··· GIVEN RECORDS

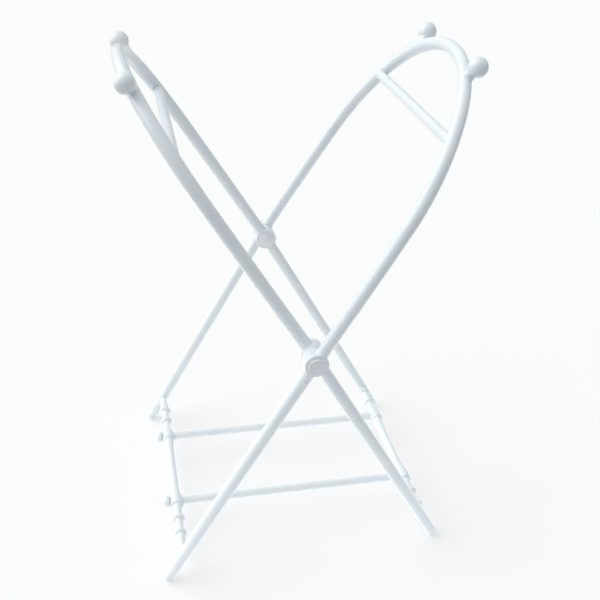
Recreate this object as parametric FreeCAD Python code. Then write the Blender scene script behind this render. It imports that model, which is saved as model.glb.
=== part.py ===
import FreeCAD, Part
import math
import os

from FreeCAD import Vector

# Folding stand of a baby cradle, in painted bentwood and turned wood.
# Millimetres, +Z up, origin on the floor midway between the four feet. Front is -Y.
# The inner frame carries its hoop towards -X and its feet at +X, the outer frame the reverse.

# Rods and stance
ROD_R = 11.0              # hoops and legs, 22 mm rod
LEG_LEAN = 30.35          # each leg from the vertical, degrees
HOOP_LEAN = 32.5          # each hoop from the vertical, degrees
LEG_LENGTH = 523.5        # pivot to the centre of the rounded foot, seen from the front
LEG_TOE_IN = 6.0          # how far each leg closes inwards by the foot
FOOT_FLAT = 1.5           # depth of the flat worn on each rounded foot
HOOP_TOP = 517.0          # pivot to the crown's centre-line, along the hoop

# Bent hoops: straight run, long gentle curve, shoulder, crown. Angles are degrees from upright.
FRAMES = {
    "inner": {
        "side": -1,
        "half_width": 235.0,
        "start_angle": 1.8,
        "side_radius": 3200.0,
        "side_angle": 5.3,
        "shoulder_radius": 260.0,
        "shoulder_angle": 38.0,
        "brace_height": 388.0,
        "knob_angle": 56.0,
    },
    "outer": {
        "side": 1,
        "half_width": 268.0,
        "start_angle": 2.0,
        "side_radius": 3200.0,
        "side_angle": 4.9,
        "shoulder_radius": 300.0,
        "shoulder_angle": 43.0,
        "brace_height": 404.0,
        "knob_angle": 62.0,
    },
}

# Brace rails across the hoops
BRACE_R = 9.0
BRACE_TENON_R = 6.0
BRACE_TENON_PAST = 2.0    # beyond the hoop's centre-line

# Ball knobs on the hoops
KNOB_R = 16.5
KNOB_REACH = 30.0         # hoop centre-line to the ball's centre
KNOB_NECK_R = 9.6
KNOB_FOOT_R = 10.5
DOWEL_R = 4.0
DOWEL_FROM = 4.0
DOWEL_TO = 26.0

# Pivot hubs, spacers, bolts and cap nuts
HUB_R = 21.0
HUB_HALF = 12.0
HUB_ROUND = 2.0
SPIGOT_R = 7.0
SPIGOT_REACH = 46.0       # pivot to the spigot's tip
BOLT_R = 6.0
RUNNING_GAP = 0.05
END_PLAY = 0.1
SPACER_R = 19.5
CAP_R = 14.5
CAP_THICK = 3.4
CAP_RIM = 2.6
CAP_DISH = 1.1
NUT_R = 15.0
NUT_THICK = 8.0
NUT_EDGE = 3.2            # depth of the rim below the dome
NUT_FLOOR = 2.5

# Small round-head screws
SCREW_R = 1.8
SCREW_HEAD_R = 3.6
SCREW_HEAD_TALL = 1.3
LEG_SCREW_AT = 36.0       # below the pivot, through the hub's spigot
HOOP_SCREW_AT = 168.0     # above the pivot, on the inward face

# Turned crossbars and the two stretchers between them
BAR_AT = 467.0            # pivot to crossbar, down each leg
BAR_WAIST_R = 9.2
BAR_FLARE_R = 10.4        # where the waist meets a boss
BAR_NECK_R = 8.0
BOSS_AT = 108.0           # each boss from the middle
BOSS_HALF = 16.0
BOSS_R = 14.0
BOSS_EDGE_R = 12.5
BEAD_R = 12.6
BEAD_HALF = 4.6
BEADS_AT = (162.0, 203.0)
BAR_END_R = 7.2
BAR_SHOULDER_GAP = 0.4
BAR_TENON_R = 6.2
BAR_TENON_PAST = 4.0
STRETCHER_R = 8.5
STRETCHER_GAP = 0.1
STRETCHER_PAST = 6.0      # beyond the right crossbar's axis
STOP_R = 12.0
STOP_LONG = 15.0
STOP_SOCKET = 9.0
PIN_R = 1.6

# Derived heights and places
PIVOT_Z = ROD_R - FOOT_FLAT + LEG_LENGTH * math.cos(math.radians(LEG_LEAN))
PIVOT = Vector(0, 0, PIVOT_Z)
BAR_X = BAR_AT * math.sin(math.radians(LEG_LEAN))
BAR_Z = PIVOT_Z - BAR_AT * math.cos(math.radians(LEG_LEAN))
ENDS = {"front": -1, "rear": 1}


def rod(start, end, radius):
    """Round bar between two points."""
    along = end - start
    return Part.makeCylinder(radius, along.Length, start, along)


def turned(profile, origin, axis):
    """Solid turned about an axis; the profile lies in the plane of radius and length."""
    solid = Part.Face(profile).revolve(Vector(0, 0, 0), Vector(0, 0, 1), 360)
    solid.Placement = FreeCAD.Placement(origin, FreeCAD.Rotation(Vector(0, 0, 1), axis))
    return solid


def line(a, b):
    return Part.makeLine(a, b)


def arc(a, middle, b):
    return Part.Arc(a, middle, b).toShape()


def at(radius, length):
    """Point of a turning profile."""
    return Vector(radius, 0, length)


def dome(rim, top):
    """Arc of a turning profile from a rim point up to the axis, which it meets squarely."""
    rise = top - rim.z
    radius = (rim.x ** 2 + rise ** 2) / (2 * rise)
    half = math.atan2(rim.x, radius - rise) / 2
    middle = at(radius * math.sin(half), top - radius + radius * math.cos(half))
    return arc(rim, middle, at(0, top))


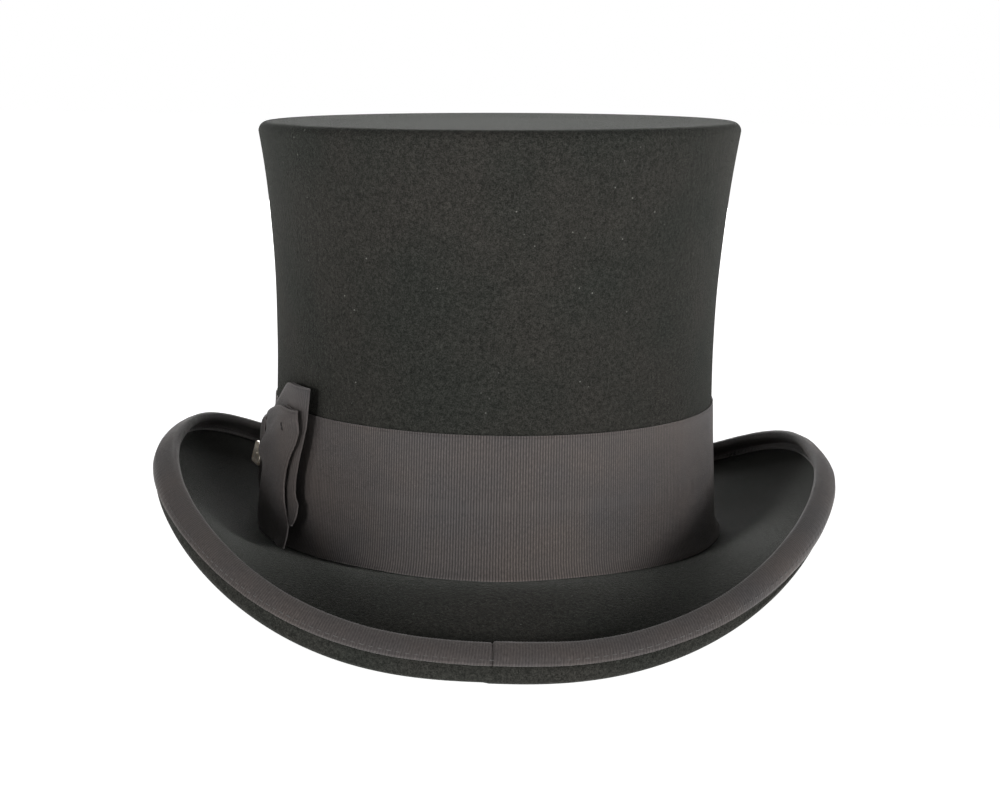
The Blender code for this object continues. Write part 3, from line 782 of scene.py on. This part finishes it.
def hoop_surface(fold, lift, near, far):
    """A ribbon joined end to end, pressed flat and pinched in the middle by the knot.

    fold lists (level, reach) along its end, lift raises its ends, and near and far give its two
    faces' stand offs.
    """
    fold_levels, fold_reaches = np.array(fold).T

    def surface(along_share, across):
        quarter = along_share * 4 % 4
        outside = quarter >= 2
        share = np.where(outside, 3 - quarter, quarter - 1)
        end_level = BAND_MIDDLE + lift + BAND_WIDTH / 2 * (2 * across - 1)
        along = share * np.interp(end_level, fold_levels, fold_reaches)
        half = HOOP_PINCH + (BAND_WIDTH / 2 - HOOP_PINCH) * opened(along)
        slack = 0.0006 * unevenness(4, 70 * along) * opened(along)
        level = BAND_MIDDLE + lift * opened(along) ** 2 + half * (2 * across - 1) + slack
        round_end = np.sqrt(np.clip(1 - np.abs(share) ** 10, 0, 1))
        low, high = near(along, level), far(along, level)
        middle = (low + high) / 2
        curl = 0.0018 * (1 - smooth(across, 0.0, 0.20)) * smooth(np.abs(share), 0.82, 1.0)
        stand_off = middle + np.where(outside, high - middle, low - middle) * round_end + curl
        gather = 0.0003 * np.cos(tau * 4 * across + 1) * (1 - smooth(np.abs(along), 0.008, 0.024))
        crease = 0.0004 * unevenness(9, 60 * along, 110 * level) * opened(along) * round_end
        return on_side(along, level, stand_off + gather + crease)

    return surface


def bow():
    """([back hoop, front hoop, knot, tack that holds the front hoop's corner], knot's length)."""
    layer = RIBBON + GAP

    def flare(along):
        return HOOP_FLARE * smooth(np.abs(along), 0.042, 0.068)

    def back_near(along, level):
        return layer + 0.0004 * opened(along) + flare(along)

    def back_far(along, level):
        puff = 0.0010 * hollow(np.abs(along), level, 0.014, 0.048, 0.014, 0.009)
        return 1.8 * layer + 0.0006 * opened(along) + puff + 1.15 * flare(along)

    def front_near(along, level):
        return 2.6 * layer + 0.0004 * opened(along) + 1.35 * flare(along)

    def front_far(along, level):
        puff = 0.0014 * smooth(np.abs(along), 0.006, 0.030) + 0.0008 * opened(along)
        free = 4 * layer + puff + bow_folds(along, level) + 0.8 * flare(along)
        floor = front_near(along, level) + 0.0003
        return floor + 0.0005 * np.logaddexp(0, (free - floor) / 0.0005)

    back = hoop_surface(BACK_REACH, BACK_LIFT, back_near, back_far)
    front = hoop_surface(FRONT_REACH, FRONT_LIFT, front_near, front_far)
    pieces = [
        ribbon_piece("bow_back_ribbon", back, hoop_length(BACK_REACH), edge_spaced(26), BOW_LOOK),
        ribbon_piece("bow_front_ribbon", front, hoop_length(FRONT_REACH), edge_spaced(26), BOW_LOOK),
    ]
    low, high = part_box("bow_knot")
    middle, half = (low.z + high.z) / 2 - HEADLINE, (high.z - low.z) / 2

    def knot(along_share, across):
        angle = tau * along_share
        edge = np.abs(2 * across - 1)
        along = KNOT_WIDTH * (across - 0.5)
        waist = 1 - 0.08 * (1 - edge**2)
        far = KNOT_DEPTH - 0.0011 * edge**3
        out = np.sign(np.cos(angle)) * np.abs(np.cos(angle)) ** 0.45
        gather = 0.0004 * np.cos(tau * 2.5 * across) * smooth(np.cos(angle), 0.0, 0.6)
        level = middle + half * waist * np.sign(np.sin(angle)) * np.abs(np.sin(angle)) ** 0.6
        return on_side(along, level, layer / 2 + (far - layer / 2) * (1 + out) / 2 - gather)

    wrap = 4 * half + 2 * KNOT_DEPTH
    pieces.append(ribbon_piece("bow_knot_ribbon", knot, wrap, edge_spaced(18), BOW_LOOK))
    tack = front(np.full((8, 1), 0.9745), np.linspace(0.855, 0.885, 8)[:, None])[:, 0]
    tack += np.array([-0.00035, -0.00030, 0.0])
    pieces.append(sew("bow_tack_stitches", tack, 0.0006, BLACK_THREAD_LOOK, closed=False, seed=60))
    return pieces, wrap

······

WORK REQUIRED: Print exactly the lines from the line with "The Blender code" to the line with "fold_levels, fold_reaches = np.array(fold).T", both included, and nothing else.

RESPONSE FOR THIS EXERCISE:
The Blender code for this object continues. Write part 3, from line 782 of scene.py on. This part finishes it.
def hoop_surface(fold, lift, near, far):
    """A ribbon joined end to end, pressed flat and pinched in the middle by the knot.

    fold lists (level, reach) along its end, lift raises its ends, and near and far give its two
    faces' stand offs.
    """
    fold_levels, fold_reaches = np.array(fold).T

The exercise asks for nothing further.